Maybe it was being in nature, or maybe it was being unplugged. Maybe its both things. 

Another study was also cited that found that just seeing the color green before being given a creative prompt yielded more imaginative answers than seeing the color white before the prompt. 

Anyone willing to experiment and report back to us?









Thursday, January 31, 2013

Why Write?

I wrote on another site about the idea of devoting 20% of your time to something outside you regular "work.". It's a philosophy followed at Google and other companies. It could be a workplace habit, but it could also be something to follow in your non-working life.

My 20% seems to be writing, whether that is poetry, journaling, research or essays online and in print. If I devoted a fifth of my free time to one writing task - like a poetry manuscript - I might be a more successful writer. But, like most of my distracted life, I split that percentage into writing different things in different places.

There are five blogs that I write on regularly, including this one, and three others that I contribute posts to occasionally. I don't get paid to do that writing. But I wouldn't say that I do it for "fun" either.  Plus, I do the regular Poets Online website which archives all of the prompts and poems that have been submitted since 1998. It's hard to explain to most people (especially to my wife) exactly why I do it.

I was reading another blogger, Maria Popover, who writes the Brainpickings.org blog. She has a "writing tip jar" on her site which says that "Brain Pickings remains ad-free and takes 450+ hours a month to curate and edit, between the site, the email newsletter, and Twitter. If you find any joy and value in it, please consider becoming a Member and supporting with a recurring monthly donation of your choosing, between a cup of coffee and a fancy dinner."

That is like the public television and radio model. You listen, so you should pay something. Luckily, enough do pay, but the paying listeners are a small percentage of the listeners.

money bagMost bloggers don't have a pay model or a contributor model using PayPal or some other subscription. Some blogs have ads. I do that. Amazon ads are one of the most popular vendors. I will put those links here for books I am discussing. But from all five of my blogs, I am surprised when in a three-month quarter they generate enough sales to have Amazon make a minimal payment which is only $10. So, I'm not getting rich by writing online.

I had always hoped that the ads would cover the cost of some domain names and hosting that I pay every year. You pay to own a domain name like poetsonline.org. Some sites, like this one on Blogger, are hosted for free. Others require a yearly fee.


There are people who blog and make a living at it. There are people who are poets and make a living at it. But not many. Every poet I know does something besides write and publish poetry to earn a living. Teaching is the most common job, whether it is in a school or in workshops.

So, why do we write our blogs and poems? I haven't come up with a definitive answer, but I have some ideas for myself.

I do hope it gets my name out there as a writer and that it leads to further opportunities and maybe some income. So, it is advertising for myself.

I like telling people things that I think will be helpful.

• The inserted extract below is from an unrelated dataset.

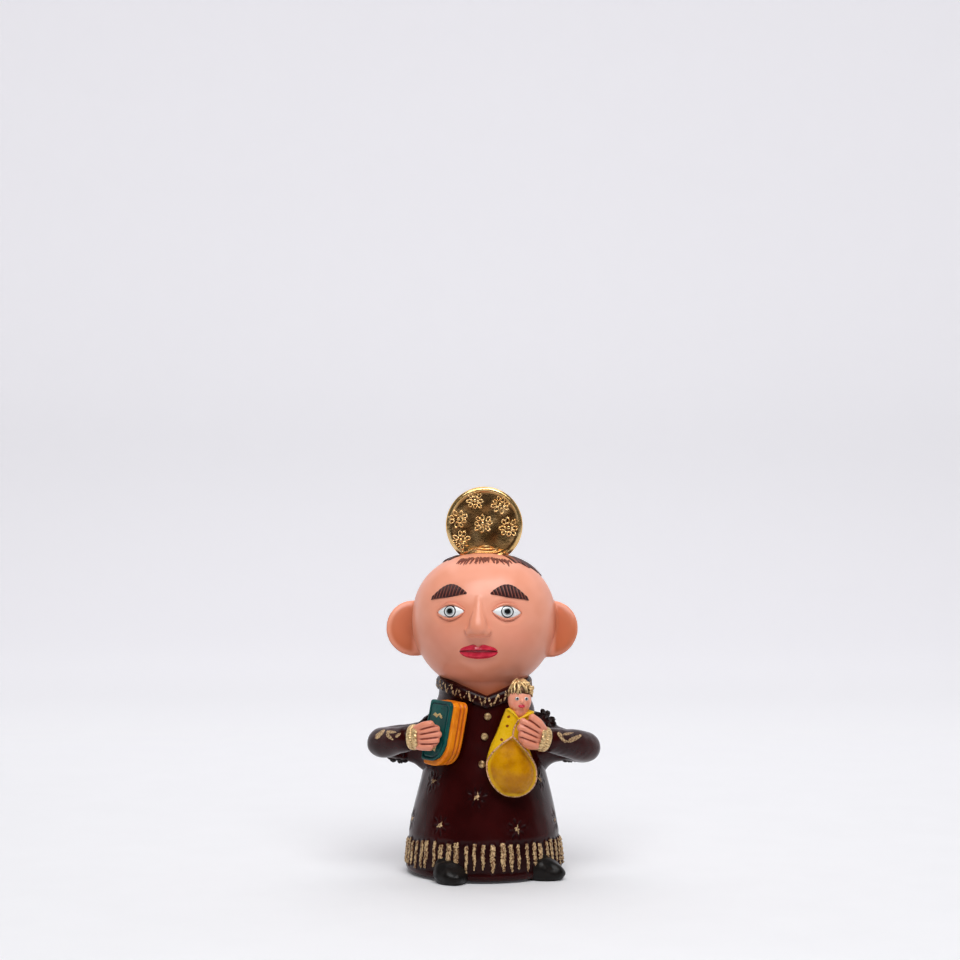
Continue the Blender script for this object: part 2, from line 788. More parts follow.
ROBE_PAINT = make_robe_paint()
SKIN_PAINT = make_skin_paint()
GOLD_LEAF = make_gold_leaf()
BRUSH_GOLD = make_brush_gold()
HAIR_PAINT = make_hair_paint()
LIP_PAINT = make_lip_paint()
EYE_PAINT = make_eye_paint()
COVER_PAINT = make_cover_paint()
PAGE_PAINT = make_page_paint()
SWADDLE_PAINT = make_swaddle_paint()
PIPING_PAINT = make_piping_paint()
SHOE_PAINT = make_shoe_paint()
PAPER = make_paper()


# Robe


def rosette(across, up, seed):
    """The relief, darkness and gold of a pressed rosette, at places round its middle."""
    draw = random.Random(seed)
    turn = draw.uniform(0, 1)
    radius = np.hypot(across, up)
    round_it = np.arctan2(up, across) / math.tau
    spot = round_it * PETALS + turn
    petal = np.floor(spot)
    leaf = np.abs(spot - petal - 0.5) * 2
    size = ROSETTE_REACH * (0.92 + 0.1 * np.sin(petal * 2.4 + seed))
    along = np.clip(radius / size, 0, 1.3)
    wide = 0.5 * np.sin(np.clip(along, 0, 1) * math.pi) ** 0.6 - leaf
    inside = smooth(wide, -0.1, 0.3) * smooth(along, 0.34, 0.5) * smooth(along, 1.0, 0.88)
    rim = smooth(wide, -0.5, -0.15) * smooth(along, 1.22, 1.0) * (1 - inside) * smooth(along, 0.2, 0.4)
    ray = np.abs((round_it * STAR_RAYS + draw.random()) % 1 - 0.5) * 2
    uneven = np.cos(np.floor(round_it * STAR_RAYS + draw.random()) * 1.9 + seed) ** 2
    star = smooth((1.2 + 1.3 * uneven) * (1 - 0.72 * (1 - ray) ** 0.6) - radius, -0.5, 0.5)
    relief = -0.2 * inside + 0.1 * rim + 0.3 * smooth(radius, 1.8, 0.4)
    return relief, inside, star


def robe_relief(azimuth, height):
    """Ribs round the hem and rosettes on the skirt: relief, darkness and gold."""
    draw = np.random.default_rng(3)
    step = 360 / RIB_COUNT
    jitter = draw.uniform(-0.15, 0.15, RIB_COUNT)
    foot = RIB_FOOT + draw.uniform(-1.1, 1.0, RIB_COUNT)
    top = RIB_TOP + draw.uniform(-0.7, 0.8, RIB_COUNT)
    width = draw.uniform(0.62, 1.08, RIB_COUNT)
    phase = azimuth / step % RIB_COUNT
    rib = np.rint(phase).astype(int) % RIB_COUNT
    front = np.cos(np.radians(azimuth))
    low = foot[rib] - 0.9 * smooth(front, 0.5, 0) + 0.4 * smooth(front, 0.4, 1)
    high = top[rib] + RIB_FRONT_RISE * front
    share = np.clip((height - low) / (high - low), 0, 1)
    inside = smooth(height - low, -0.5, 0.9) * smooth(high - height, -0.5, 0.7)
    sway = jitter[rib] + 0.03 * np.sin(height * 0.9 + rib * 1.3) + 0.018 * np.sin(height * 3.7 + rib * 2.1)
    taper = lerp(0.5, 1, smooth(share, 0, 0.45)) * width[rib]
    across = np.abs(phase - np.rint(phase) - sway) / (0.34 * taper)
    lump = np.sqrt(np.clip(1 - across ** 2, 0, 1))
    bead = 0.2 * np.sin(height * 3.1 + rib * 1.7) + 0.16 * np.sin(height * 5.3 + rib * 2.9)
    band = smooth(height, RIB_FOOT - 2.2, RIB_FOOT) * smooth(height, RIB_TOP + 3.4, RIB_TOP + 1.2)
    relief = inside * lump * (0.62 + bead) - 0.3 * band * (1 - inside * smooth(lump, 0, 0.5))
    gold = inside * smooth(lump + bead, 0.05, 0.95)
    hollow = band * (1 - smooth(lump * inside, 0, 0.5)) * 0.55
    for number, (place, level) in enumerate(ROSETTES):
        gap = (azimuth - place + 180) % 360 - 180
        across = np.radians(gap) * robe_radius(height)
        near = np.hypot(across, height - level) < ROSETTE_REACH * 1.4
        dent, dark, star = rosette(across[near], (height - level)[near], number)
        relief[near] += dent
        hollow[near] = np.maximum(hollow[near], 0.6 * dark)
        gold[near] = np.maximum(gold[near], star)
    return relief, hollow, gold


def make_robe():
    rows = [(31.2, 0), (33.0, 1.5)]
    rows += [(float(robe_radius(z)), z) for z in np.linspace(4.4, 76.4, 17)]
    rows += [(18.2, ROBE_HEIGHT)]
    rest()
    bpy.ops.mesh.primitive_circle_add(vertices=72, radius=rows[0][0], fill_type="NGON")
    robe = bpy.context.active_object
    set_mode("EDIT")
    bpy.ops.mesh.select_all(action="SELECT")
    for (last, low), (radius, height) in zip(rows, rows[1:]):
        bpy.ops.mesh.extrude_region_move(TRANSFORM_OT_translate={"value": (0, 0, height - low)})
        bpy.ops.transform.resize(value=(radius / last, radius / last, 1), center_override=(0, 0, height))
    set_mode("OBJECT")
    points = points_of(rounded(tidy(robe), 3))
    azimuth = azimuth_of(points)
    height = points[:, 2]
    reach = np.hypot(points[:, 0], points[:, 1])
    side = smooth(height, 1.6, 4) * smooth(reach, 15.5, 17.5)
    relief, hollow, gold = robe_relief(azimuth, height)
    uneven = 0.22 * ripple(points, 26, 1) + 0.07 * ripple(points, 9, 2)
    at_side = np.abs(np.sin(np.radians(azimuth))) ** 2
    shoulder = SHOULDER_SLOPE * smooth(height, 60, 66) * smooth(height, 73.5, 68) * at_side
    radius = lerp(reach, robe_radius(height) + relief + uneven + shoulder, side)
    points[:, :2] *= (radius / np.maximum(reach, 1e-6))[:, None]
    drop = ROBE_HEIGHT - (collar_foot(azimuth) + COLLAR_WIDTH / 2)
    near_top = smooth(height, ROBE_HEIGHT * 0.8, ROBE_HEIGHT)
    points[:, 2] -= drop * near_top * np.minimum(1, reach / SHOULDER_RADIUS)
    note(set_points(robe, points), gold=gold * side, hollow=hollow * side)
    done(robe, "robe", ROBE_PAINT)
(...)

I have been a teacher since 1975. It paid the bills, but teachers know that part of the reward is knowing that you are doing something good for your students and, in some small way, for the world.

I also like the occasional connections that come from writing online. That means anything from the person who "favorites" a post, makes a positive comment, emails a note, links to your writing. I have even had a few people find me online and ask me to do a workshop or give a presentation at a conference.

But all that perhaps isn't enough to "justify" the time spent doing this.

What are the other things that keeps us doing that 20% that we don't get paid to do? Whether it is poetry or volunteer work, why do you do it?  Comment?